Israeli settlement in the Golan Heights

Natur is an Israeli settlement and mixed secular-religious moshav in the southern Golan Heights. It is located near one of the region’s largest streams, Nahal Samakh, and about 10 kilometers from Lake Kinneret. It falls under the jurisdiction of the Golan Regional Council. The international community considers Israeli settlements in the Golan Heights illegal under international law, but the Israeli government disagrees.

The settlement was founded as a kibbutz in 1980 by members of the Hashomer Hatzair movement, amid internal debates about settlement in the region. In December 2007, it was transformed into a moshav due to financial difficulties and the inability to attract new residents; at its peak as a kibbutz, it had only about 30 members. This transformation made Natur one of only three kibbutzim in Israel's history to convert into a cooperative moshav, alongside Masu'ot Yitzhak and Bnei Darom in the Lachish region during the 1950s and 1960s. Today, Natur is home to both religious and secular families, with a population of 1000 as of 2024.

== History ==
The establishment of the settlement began in the summer of 1977 with the formation of a settlement core by Hashomer Hatzair youth movement. By late 1978, land preparation work was completed and construction began.
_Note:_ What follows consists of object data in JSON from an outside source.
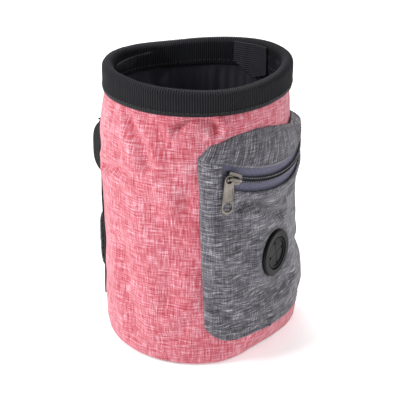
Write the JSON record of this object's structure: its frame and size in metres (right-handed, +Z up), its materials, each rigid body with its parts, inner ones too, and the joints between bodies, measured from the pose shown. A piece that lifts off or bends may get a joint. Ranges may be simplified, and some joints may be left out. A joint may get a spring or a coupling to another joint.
{
  "type": "treat pouch",
  "caption": "round fabric treat pouch with a stiff open mouth, a zipped front pocket with a slit rubber bag outlet, and a belt sleeve and belt clip on the back",
  "frame": {"origin": "the middle of the base, on the surface that the pouch stands on", "axes": "+Z up through the mouth, -Y out of the front pocket, +X to the wearer's left when the clip is on a belt in front"},
  "size_m": [0.1232, 0.1337, 0.176],
  "materials": {
    "shell_fabric": "coral slub melange weave",
    "grey_fabric": "grey slub melange weave",
    "lining_nylon": "glossy coated nylon",
    "rib_webbing": "ribbed grosgrain",
    "black_binding": "woven binding",
    "back_fabric": "plain woven polyester",
    "zip_tape": "twill zip tape",
    "zip_coil": "nylon coil",
    "nickel": "satin nickel plate",
    "outlet_rubber": "satin moulded rubber",
    "clip_plastic": "fine textured moulding",
    "rivet_steel": "plain",
    "board_plastic": "sheet"
  },
  "bodies": {
    "pouch": {"outer_shell": "shell_fabric", "inner_lining": "lining_nylon", "base_piping": "black_binding", "base_panel": "grey_fabric", "base_board": "board_plastic", "rim_band": "rib_webbing", "rim_hoop": "board_plastic", "rim_band_tail": "rib_webbing", "pocket_panel": "grey_fabric", "pocket_top_panel": "grey_fabric", "zipper_tape_upper": "zip_tape", "zipper_tape_lower": "zip_tape", "zipper_coil_upper": "zip_coil", "zipper_coil_lower": "zip_coil", "outlet_ring": "outlet_rubber", "back_patch": "back_fabric", "belt_sleeve": "grey_fabric", "belt_clip_base": "clip_plastic", "clip_rivets": "rivet_steel"},
    "slider": {"zipper_slider": "nickel"},
    "pull": {"zipper_pull": "nickel"},
    "flap_1": {"outlet_petal_1": "outlet_rubber"},
    "flap_2": {"outlet_petal_2": "outlet_rubber"},
    "flap_3": {"outlet_petal_3": "outlet_rubber"},
    "flap_4": {"outlet_petal_4": "outlet_rubber"},
    "clip": {"belt_clip_tongue": "clip_plastic"}
  },
  "joints": [
    {"name": "slider_travel", "type": "hinge", "parent": "pouch", "child": "slider", "pos_m": [0, -0.00067, 0.1541], "axis": [0, -0.5623, 0.8269], "range_deg": [0, 72]},
    {"name": "pull_swing", "type": "hinge", "parent": "slider", "child": "pull", "pos_m": [-0.04398, -0.04667, 0.12476], "axis": [-0.503, -0.8643, 0], "range_deg": [-150, 25]},
    {"name": "outlet_flap_1", "type": "hinge", "parent": "pouch", "child": "flap_1", "pos_m": [-0.00545, -0.0583, 0.0715], "axis": [-0.8387, 0, 0.5446], "range_deg": [0, 50], "stiffness_Nm_per_rad": 0.002},
    {"name": "outlet_flap_2", "type": "hinge", "parent": "pouch", "child": "flap_2", "pos_m": [-0.0132, -0.0583, 0.06985], "axis": [-0.5446, 0, -0.8387], "range_deg": [0, 50], "stiffness_Nm_per_rad": 0.002},
    {"name": "outlet_flap_3", "type": "hinge", "parent": "pouch", "child": "flap_3", "pos_m": [-0.01155, -0.0583, 0.0621], "axis": [0.8387, 0, -0.5446], "range_deg": [0, 50], "stiffness_Nm_per_rad": 0.002},
    {"name": "outlet_flap_4", "type": "hinge", "parent": "pouch", "child": "flap_4", "pos_m": [-0.0038, -0.0583, 0.06375], "axis": [0.5446, 0, 0.8387], "range_deg": [0, 50], "stiffness_Nm_per_rad": 0.002},
    {"name": "clip_flex", "type": "hinge", "parent": "pouch", "child": "clip", "pos_m": [0, 0.0664, 0.128], "axis": [1, 0, 0], "range_deg": [0, 9], "stiffness_Nm_per_rad": 1.5}
  ],
  "couplings": [
    {"joint": "outlet_flap_2", "follows": "outlet_flap_1", "ratio": 1},
    {"joint": "outlet_flap_3", "follows": "outlet_flap_1", "ratio": 1},
    {"joint": "outlet_flap_4", "follows": "outlet_flap_1", "ratio": 1}
  ]
}
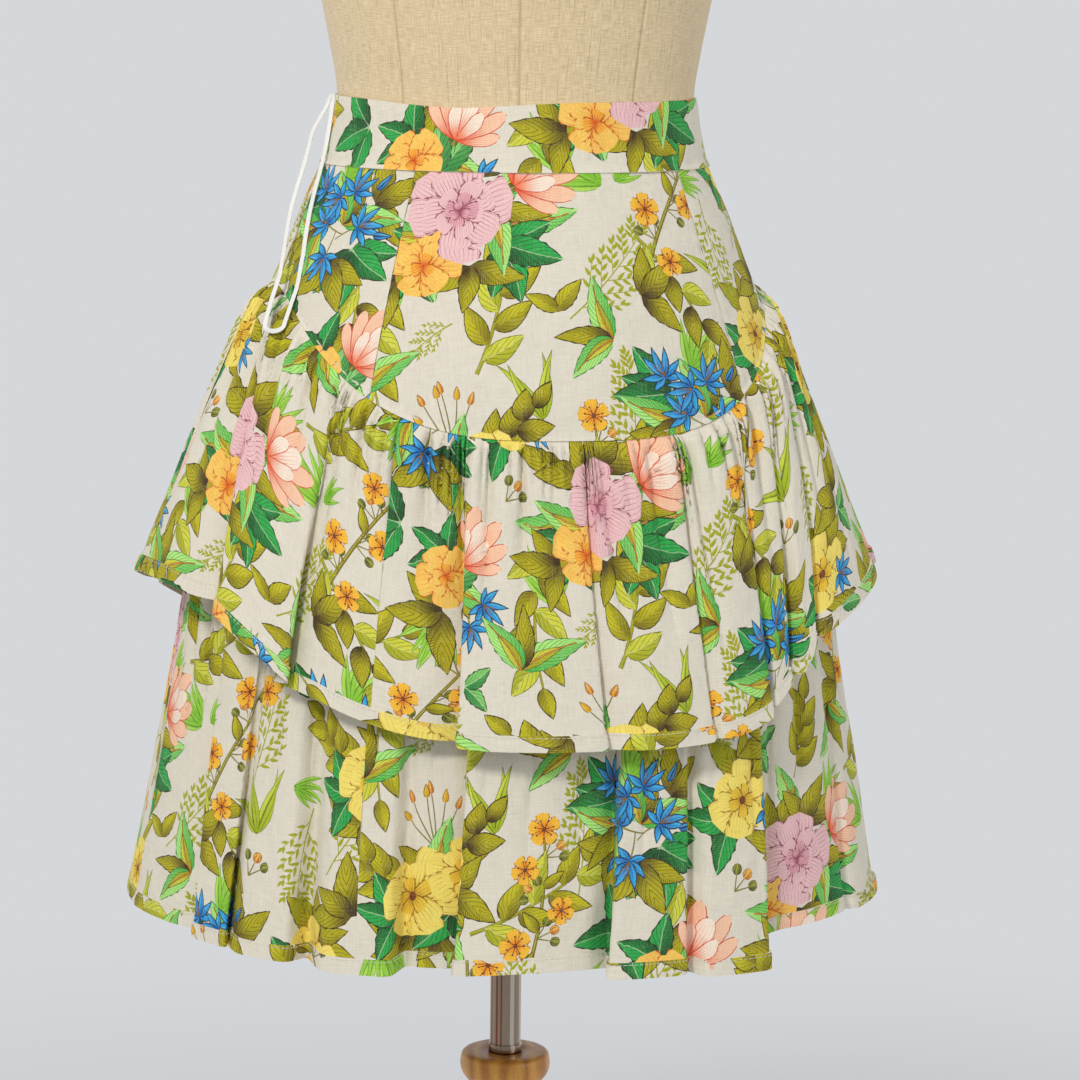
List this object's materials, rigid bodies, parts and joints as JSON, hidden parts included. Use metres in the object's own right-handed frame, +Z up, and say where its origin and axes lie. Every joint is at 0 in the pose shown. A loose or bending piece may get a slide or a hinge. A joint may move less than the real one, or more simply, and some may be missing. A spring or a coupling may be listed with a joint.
{
  "type": "pleated skirt on limbless dress form",
  "caption": "Pleated skirt with a curved yoke and two gathered tiers, worn by a limbless dress form on a steel pole and a turned wooden tripod stand.",
  "frame": {"origin": "on the floor at the middle of the object's footprint, under the pole", "axes": "+Z up the pole; the dress form faces -Y, and +X is on the right of someone who looks at its front"},
  "size_m": [0.5301, 0.4152, 1.5043],
  "materials": {
    "printed_linen": "matte woven linen with a printed flower pattern",
    "form_linen": "matte stretched beige linen cover",
    "steel": "polished",
    "beech": "satin lacquer",
    "ribbon": "smooth satin ribbon",
    "zip_metal": "nickel plated",
    "zip_tape": "woven tape"
  },
  "bodies": {
    "form_and_skirt": {"waistband_front": "printed_linen", "waistband_back_right": "printed_linen", "waistband_back_left": "printed_linen", "yoke_front_centre": "printed_linen", "yoke_front_right": "printed_linen", "yoke_front_left": "printed_linen", "yoke_back_right": "printed_linen", "yoke_back_left": "printed_linen", "underskirt_front": "printed_linen", "underskirt_back": "printed_linen", "tier_1_front_left": "printed_linen", "tier_1_front_right": "printed_linen", "tier_1_back": "printed_linen", "tier_1_hem_band": "printed_linen", "tier_2_front_left": "printed_linen", "tier_2_front_right": "printed_linen", "tier_2_back": "printed_linen", "tier_2_hem_band": "printed_linen", "form_torso": "form_linen", "pole_socket": "steel", "pole": "steel", "neck_cap": "beech", "wood_hub": "beech", "leg_1": "beech", "leg_2": "beech", "leg_3": "beech", "hanger_ribbon": "ribbon", "zip_slider": "zip_metal", "zip_chain": "zip_tape"},
    "pull_tab": {"zip_pull_tab": "zip_metal"}
  },
  "joints": [
    {"name": "pull_tab_swing", "type": "hinge", "parent": "form_and_skirt", "child": "pull_tab", "pos_m": [-0.02567, 0.09798, 1.01853], "axis": [0.9881, 0.1539, -0.0016], "range_deg": [0, 160]}
  ]
}
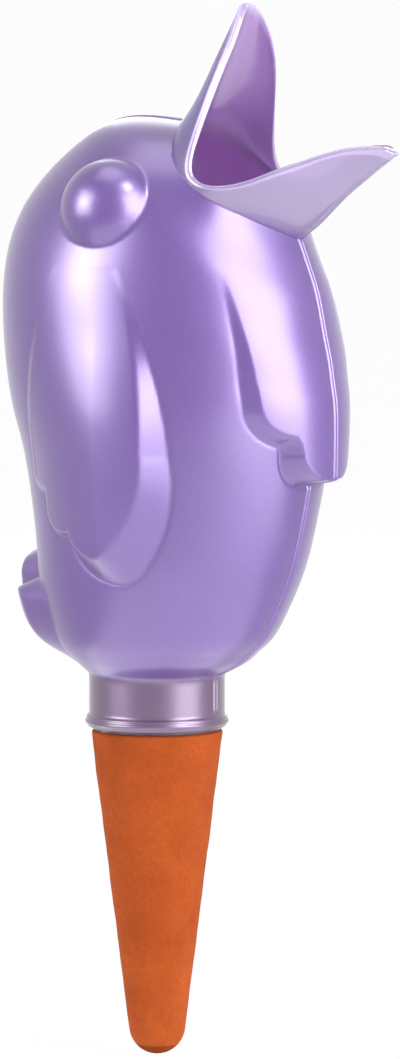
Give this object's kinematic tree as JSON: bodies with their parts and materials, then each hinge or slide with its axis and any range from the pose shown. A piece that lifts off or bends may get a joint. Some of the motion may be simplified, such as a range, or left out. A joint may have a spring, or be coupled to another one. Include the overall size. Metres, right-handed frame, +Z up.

The kibbutz was officially founded on February 8, 1980.

The settlement's establishment was accompanied by controversy between the Kibbutz Artzi movement and the Hashomer Hatzair, which opposed settlements beyond the Green Line, while Kibbutz Artzi passed a resolution supporting border adjustments in the Golan Heights and settlement in the western part of the plateau. Ultimately, a compromise was reached whereby Nahal soldiers who were Hashomer Hatzair members would establish the settlement.

In 1985, the kibbutz, along with other Golan Heights and Jordan Valley settlements, received emergency government assistance following Israel's inflationary crisis and accumulated debts. In 1991, following the Madrid Conference and the opening of peace talks between Israel and Syria, kibbutz residents declared they would refuse to leave the settlement as part of any peace agreement.

In December 2007, the kibbutz transformed into a mixed secular-religious moshav. The change was attributed to difficulties in establishing itself financially and in attracting new residents; at its peak, the kibbutz had only about 30 members. Since the founding of the kibbutz movement in 1909, only two other kibbutzim—Masu'ot Yitzhak and Bnei Darom in the Lachish region—had undergone a similar transformation, becoming cooperative moshavim during the 1950s and 1960s. This change occurred despite opposition from the "Shared Headquarters", an organization attempting to preserve collective kibbutzim against the trend of privatization.

==Attractions==
Natur is built on the ruins of an ancient Jewish village. Excavations near the moshav uncovered a synagogue dating to the Mishnah period, considered one of the most impressive synagogues found in the region. The community hosts art and craft studios, including Natur Farm, established in 2014, which serves as a cultural center and medicinal herb nursery offering workshops, accommodations, and views of the Golan Heights and Lake Kinneret. Nearby is the archaeological site of Umm el-Kanatir, home to a reconstructed ancient synagogue, as well as the tomb of Sheikh Marzuk.

==Geography==
Natur is located in the southern Golan Heights, near one of the region’s largest streams, Nahal Samakh. It lies close to Moshavs Ramat Magshimim and Geshur, and is just 10 kilometers from Lake Kinneret. The community of Natur consists of religious and non-religious families, with approximately 1,000 people living there.

==Transportation==
The Golan Regional Council operates twenty buses per day from Natur to the Israeli city of Tiberias. The bus line also stops at Ramat Magshimim, Haspin, Nov, Avnei Eitan, Eliad, Afik, Neot Golan, and Bnei Yehuda. The bus ride to Tiberias takes approximately 54 minutes.